Former member of parliament SS Teo is likely to see his beleaguered Singaporean shipping line saved by a unit of the republic’s sovereign wealth fund.
Under intense financial pressure for the past couple of years, Teo’s Pacific International Lines (PIL) revealed today that Heliconia Capital Management, part of Temasek Holdings, the world’s eighth largest sovereign wealth fund, is looking at making a major investment into the containerline.
PIL has entered into a six-month exclusivity agreement starting today with Heliconia over the potential investment as it fights to keep its head above water with creditors and suppliers demanding payments.
In a release to the Singapore Exchange today, PIL said it is in discussions with 15 lenders over debt rescheduling and has obtained approval in principle from a majority of them representing 97.6% of its total debt to defer principle and interest payments until the end of the year as well as getting a guarantee on a formal standstill on enforcement actions through to December 31.

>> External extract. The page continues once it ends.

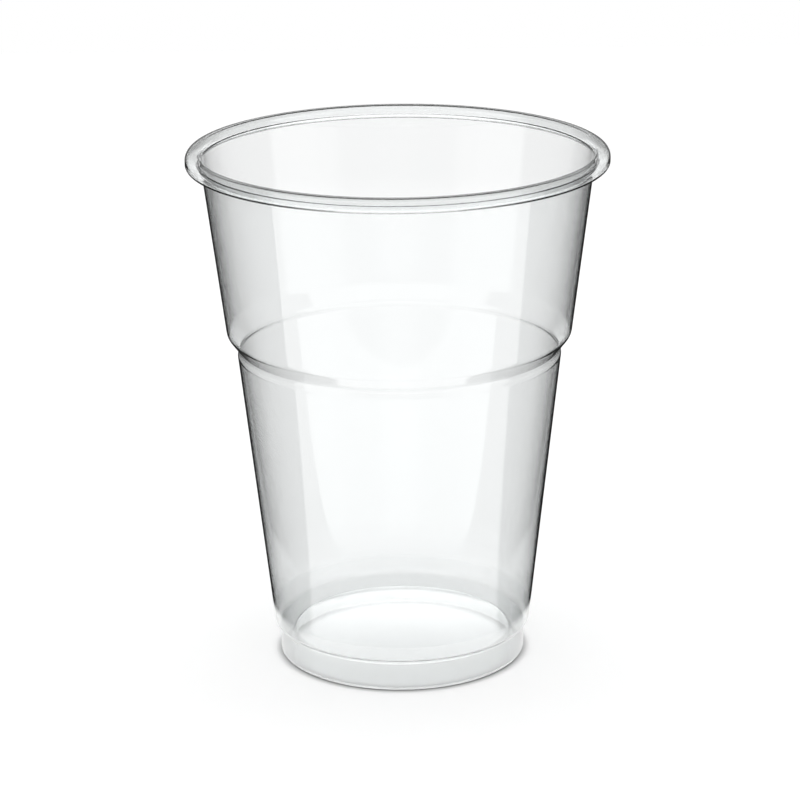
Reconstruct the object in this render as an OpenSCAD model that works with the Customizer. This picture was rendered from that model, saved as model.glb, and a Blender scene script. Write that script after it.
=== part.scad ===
// Clear disposable drinking cup, formed as one piece from one sheet of clear plastic.
// It stands on z = 0, its axis is the Z axis, and its mouth opens towards +Z. All sizes are in millimetres.

/* [Whole cup] */
// Height of the cup, from the standing ring to the top of the rim
height = 119; // [112:0.5:150]
// Outside diameter of the rolled rim, which is the widest place. The whole cup widens with it.
rim_d = 95; // [88:0.5:105]

/* [Sheet] */
// Thickness of the walls
wall_t = 0.35; // [0.25:0.05:0.6]
// Thickness of the bottom, which the forming stretches least
base_t = 0.45; // [0.3:0.05:0.65]

/* [Rolled rim] */
// How far the roll stands out from the line of the wall, at the top of the rim
roll_w = 3.15; // [2.75:0.05:4.5]
// Height of the rolled rim, from its lowest point to its top
roll_h = 3.2; // [2.8:0.1:4]
// Radius over the outer top of the roll
roll_top_r = 1.6; // [1:0.1:1.8]
// Radius under the outer bottom of the roll
roll_bottom_r = 0.8; // [0.7:0.1:1.2]
// Radius over the inner lip, where the wall turns out into the roll
lip_r = 1.2; // [0.8:0.1:1.6]
// Gap between the wall and the end of the sheet that turns up inside the roll
roll_gap = 0.4; // [0.2:0.1:0.8]
// How far the end of the sheet stands up inside the roll
roll_end_h = 1.2; // [0.9:0.1:1.6]

/* [Upper wall] */
// How far the upper wall comes in on each side, from the top of the rim down to the shoulder
upper_taper = 5.2; // [1:0.1:9]
// Height at which the upper wall ends and the shoulder begins
shoulder_z = 77.1; // [70:0.1:95]

/* [Shoulder] */
// Height of the slanted part of the shoulder
shoulder_h = 3.6; // [2.5:0.1:6]
// Radius of the bend at the top of the shoulder
shoulder_r = 2.5; // [0.7:0.1:3]
// How far the shoulder comes in on each side, from the upper wall to the groove under it
shoulder_w = 2.8; // [1.7:0.1:4.6]
// Height of the groove's own short wall
groove_h = 0.8; // [0.6:0.1:1.5]
// How far the stacking ledge stands out from the groove
ledge_w = 0.45; // [0.3:0.05:0.7]
// Height over which the ledge comes out to its full width
ledge_h = 0.8; // [0.7:0.05:1.5]

/* [Lower wall] */
// How far the lower wall comes in on each side, from the groove down to its own foot
lower_taper = 6.75; // [2:0.05:12]
// Height at which the lower wall turns in
lower_z = 7.7; // [7.4:0.1:16]
// Radius of that turn
lower_r = 1; // [0.5:0.1:2]

/* [Foot] */
// How far the foot's upright wall is set in from the foot of the lower wall
foot_step = 1.3; // [0.9:0.1:2.7]
// Height of the foot's upright wall
foot_h = 6.5; // [5:0.1:6.8]
// Radius of the corner between the foot's wall and the standing ring
foot_r = 0.8; // [0.6:0.1:1.2]

/* [Bottom] */
// Width of the flat ring on which the cup stands
ring_w = 2.2; // [1.8:0.1:2.9]
// How far the riser leans in, from the standing ring up to the raised panel
riser_w = 1.2; // [0.6:0.1:2.1]
// Radius of the bends below and above the riser
riser_r = 0.8; // [0.7:0.1:1]
// How far the panel's under face stands over the standing ring, at its edge
panel_h = 4.7; // [2.6:0.1:5.4]
// How far the middle of the panel is pushed up over its edge
panel_crown = 1; // [0.2:0.1:2]

/* [Hidden] */
$fn = 180;
// Steps of the rounding at each bend of the sheet, and of the curve across the panel
BEND_STEPS = 8;
CROWN_STEPS = 8;
// Radius of the soft bends at the groove, at the ledge and over the foot
soft_r = 0.9;

// Places on the sheet's outer face
groove_top_z = shoulder_z - shoulder_h;
groove_bottom_z = groove_top_z - groove_h;
ledge_z = groove_bottom_z - ledge_h;
top_z = height - wall_t;
roll_bottom_z = height - roll_h + wall_t;
roll_r = rim_d / 2 - wall_t;
upper_top_r = rim_d / 2 - roll_w;
upper_bottom_r = upper_top_r - upper_taper;
wall_lean = upper_taper / (top_z - shoulder_z);
roll_end_r = upper_bottom_r + wall_lean * (roll_bottom_z - shoulder_z) + roll_gap + wall_t;
groove_r = upper_bottom_r - shoulder_w;
lower_bottom_r = groove_r - lower_taper;
foot_outer_r = lower_bottom_r - foot_step;
ring_inner_r = foot_outer_r - ring_w;
panel_r = ring_inner_r - riser_w;

// The outer face as corners of [distance from the axis, height, radius of the bend, sheet thickness].
// It runs from the middle of the bottom, out and up the wall, over the lip and round inside the roll.
CORNERS = [
    for (i = [0 : CROWN_STEPS - 1])
        let (part = i / CROWN_STEPS)
        [panel_r * part, panel_h + panel_crown * (1 - part * part), 0, base_t],
    [panel_r, panel_h, riser_r, base_t],
    [ring_inner_r, 0, riser_r, base_t],
    [foot_outer_r, 0, foot_r, base_t],
    [foot_outer_r, foot_h, soft_r, wall_t],
    [lower_bottom_r, lower_z, lower_r, wall_t],
    [groove_r + ledge_w, ledge_z, soft_r, wall_t],
    [groove_r, groove_bottom_z, soft_r, wall_t],
    [groove_r, groove_top_z, soft_r, wall_t],
    [upper_bottom_r, shoulder_z, shoulder_r, wall_t],
    [upper_top_r, top_z, lip_r - wall_t, wall_t],
    [roll_r, top_z, roll_top_r - wall_t, wall_t],
    [roll_r, roll_bottom_z, roll_bottom_r - wall_t, wall_t],
    [roll_end_r, roll_bottom_z, roll_bottom_r - wall_t, wall_t],
    [roll_end_r, roll_bottom_z + roll_end_h - wall_t, 0, wall_t],
];

function flat(p) = [p[0], p[1]];
function unit(v) = v / norm(v);
function left_of(v) = [-v[1], v[0]];
function turned(v, angle) = [v[0] * cos(angle) - v[1] * sin(angle), v[0] * sin(angle) + v[1] * cos(angle)];

// One corner as the points of an arc of its radius, which touches both straight runs.
function bend(before, at, after) =
    let (
        back = unit(flat(before) - flat(at)),
        ahead = unit(flat(after) - flat(at)),
        half_turn = (180 - acos(max(-1, min(1, back * ahead)))) / 2
    )
    at[2] == 0
    ? [[at[0], at[1], at[3]]]
    : let (
        start = flat(at) + back * at[2] * tan(half_turn),
        centre = flat(at) + unit(back + ahead) * at[2] / cos(half_turn),
        side = sign(cross(-back, ahead))
    )
    [
        for (i = [0 : BEND_STEPS])
            let (point = centre + turned(start - centre, side * 2 * half_turn * i / BEND_STEPS))
            [point[0], point[1], at[3]],
    ];

// The outer face's points, with the sheet's thickness at each
last = len(CORNERS) - 1;
OUTER = [
    [CORNERS[0][0], CORNERS[0][1], CORNERS[0][3]],
    for (i = [1 : last - 1]) each bend(CORNERS[i - 1], CORNERS[i], CORNERS[i + 1]),
    [CORNERS[last][0], CORNERS[last][1], CORNERS[last][3]],
];

// The way from one face to the other at a point: square to the sheet, and longer where the sheet turns.
function across(i) =
    let (
        back = left_of(unit(flat(OUTER[max(i, 1)]) - flat(OUTER[max(i, 1) - 1]))),
        ahead_i = min(i, len(OUTER) - 2),
        ahead = left_of(unit(flat(OUTER[ahead_i + 1]) - flat(OUTER[ahead_i])))
    )
    i == 0 ? [0, 1] : (back + ahead) / (1 + back * ahead);
INNER = [for (i = [0 : len(OUTER) - 1]) flat(OUTER[i]) + across(i) * OUTER[i][2]];

module cup() {
    color([0.93, 0.95, 0.96, 0.35])
    rotate_extrude()
    polygon([for (p = OUTER) flat(p), for (i = [len(INNER) - 1 : -1 : 0]) INNER[i]]);
}

cup();
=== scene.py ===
"""A clear disposable drinking cup in a bright studio, as a small Blender add-on that is run as a script.

The cup stands on the floor at the origin with its axis on Z. Every length is in metres.
"""

import math

import bpy
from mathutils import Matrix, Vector


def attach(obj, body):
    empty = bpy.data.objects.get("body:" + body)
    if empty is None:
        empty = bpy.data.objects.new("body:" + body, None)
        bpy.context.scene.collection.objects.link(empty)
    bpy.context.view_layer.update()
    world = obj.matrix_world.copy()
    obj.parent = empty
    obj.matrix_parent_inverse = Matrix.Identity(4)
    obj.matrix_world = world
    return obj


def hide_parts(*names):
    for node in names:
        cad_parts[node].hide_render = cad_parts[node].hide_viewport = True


bl_info = {
    "name": "Clear drinking cup",
    "version": (1, 0, 0),
    "blender": (4, 5, 0),
    "location": "View3D > Sidebar > Cup",
    "description": "Builds a clear disposable drinking cup and the bright studio that it stands in",
    "category": "Object",
}

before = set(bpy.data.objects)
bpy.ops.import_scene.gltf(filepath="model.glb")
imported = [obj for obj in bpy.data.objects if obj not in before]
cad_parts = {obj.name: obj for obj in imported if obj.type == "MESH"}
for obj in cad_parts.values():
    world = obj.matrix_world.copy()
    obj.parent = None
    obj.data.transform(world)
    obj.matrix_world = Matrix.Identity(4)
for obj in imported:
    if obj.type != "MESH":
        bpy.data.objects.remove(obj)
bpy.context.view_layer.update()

MM = 0.001
# In degrees
HALF_TURN = 180
CAD_NODE = "cup"


def linear(hex_colour):
    """An sRGB hex colour as the linear numbers that Blender's colours hold."""
    parts = [int(hex_colour[i : i + 2], 16) / 255 for i in (1, 3, 5)]
    return tuple(p / 12.92 if p <= 0.04045 else ((p + 0.055) / 1.055) ** 2.4 for p in parts)


def opaque(colour):
    """A colour with full alpha, as a colour socket wants it."""
    return (*colour, 1.0)


WHITE = (1, 1, 1, 1)

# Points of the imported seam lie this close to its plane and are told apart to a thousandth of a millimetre.
# A bend is at least this sharp.
SEAM_REACH = 1e-7
SEAM_DECIMALS = 6
LEAST_BEND = math.radians(0.05)
# The Weighted Normal modifier's highest weight, which favours large faces the most
FULL_WEIGHT = 100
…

PIL is in touch with the two lenders who have yet to agree to a debt rescheduling with one of them issuing a letter of demand on May 11 for $12,641,059.38 to be paid within 10 business days.
The company is also in discussions with a group of its lessors trying to cut its payment commitments.
In the note to the stock exchange today, PIL warned of the risk of defaulting, stating: “[T]here are likely to be events of default arising under its financing agreements including under the terms of the S$60 million in principal amount of fixed rate bonds due 2020”.
PIL’s troubles have been well documented in recent months. The world’s tenth largest containerline with 350,390 slots in its dwindling fleet, PIL has been busy offloading assets all year.
PIL ships have been detained and late charter and bunker payments have made the headlines regularly. The privately held Singapore liner quit the transpacific tradelane in March, having exited the Asia-Europe trades in April last year. It has also sold its stake in Pacific Direct Line (PDL), which operates in the South Pacific as well as selling many of its largest ships in February and March.
Singamas, the box manufacturing company also controlled by the Teo family, reported in March that PIL owes it $147.7m, the majority of which was overdue.
Temasek has already come to the rescue of PIL on at leat one occasion. Last year, Alphaliner revealed that in 2018 PIL received previously unreported loans from Temasek Holdings-linked SeaTown Holdings.
If Temasek unit Heliconia does come onboard it will be the latest in raft of government interventions around the world to save containerlines that has seen state aid dished out in various forms to lines in China, South Korea, Taiwan and France in recent months since the coronavirus sparked a historic drop in demand in the container shipping segment.
Heliconia’s chairman is Lim How Teck, who worked with Neptune Orient Lines (NOL) from 1979 to 2005.